In Disquietville, Daniel Spottswood presents what looks and reads like the adventures of a Fisher-Price "Alternative Comics" set brought to life. His characters are a disgruntled wage slave (Doug), an arrogant blowhard (Milo), a slightly neurotic girl (Margie), a quiet student (Sam) and a lonely artist (Patrick). Spottswood marches them through the indignities of aimless, vaguely dissatisfying modern life, and one of the better things about the strip is how Spottswood captures the sense of how nothing can be wrong but still almost nothing satisfies. Another nice thing is the bold use of primary colors and the way they communicate everything from mood (rarely) to scene shifts (frequently), a necessary tool given the lack of nuance that one usually finds with simplified forms of the type that appear here.

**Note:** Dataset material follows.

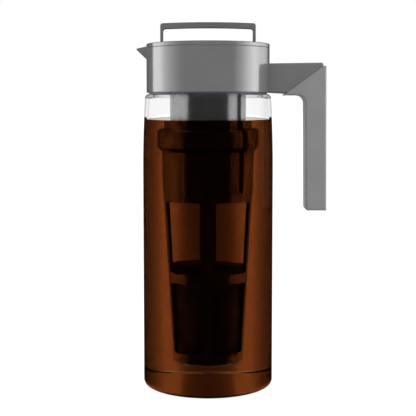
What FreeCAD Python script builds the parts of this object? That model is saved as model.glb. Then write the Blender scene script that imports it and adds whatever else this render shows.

Like most comics working in an approximation of strip form, the negatives that leap out are scope and focus, the former apparent through the latter. Some of the jokes hit -- the gags that come from the way the blowhard and the student approach a panhandler are memorable -- while others trail off or dip into cliche, particularly those around the disgruntled deli employee, Doug, save for a nice strip about the specific complaints that deli counter customers make. There's also some formalist noddling that feels extraneous. This uneven quality makes me wonder whether or not Spottswood has cast his net wide enough to capture characters and types that make for more solid strips time in and time out. Everything could be sharper, and whether the fault for that is in concept or execution it's hard to tell.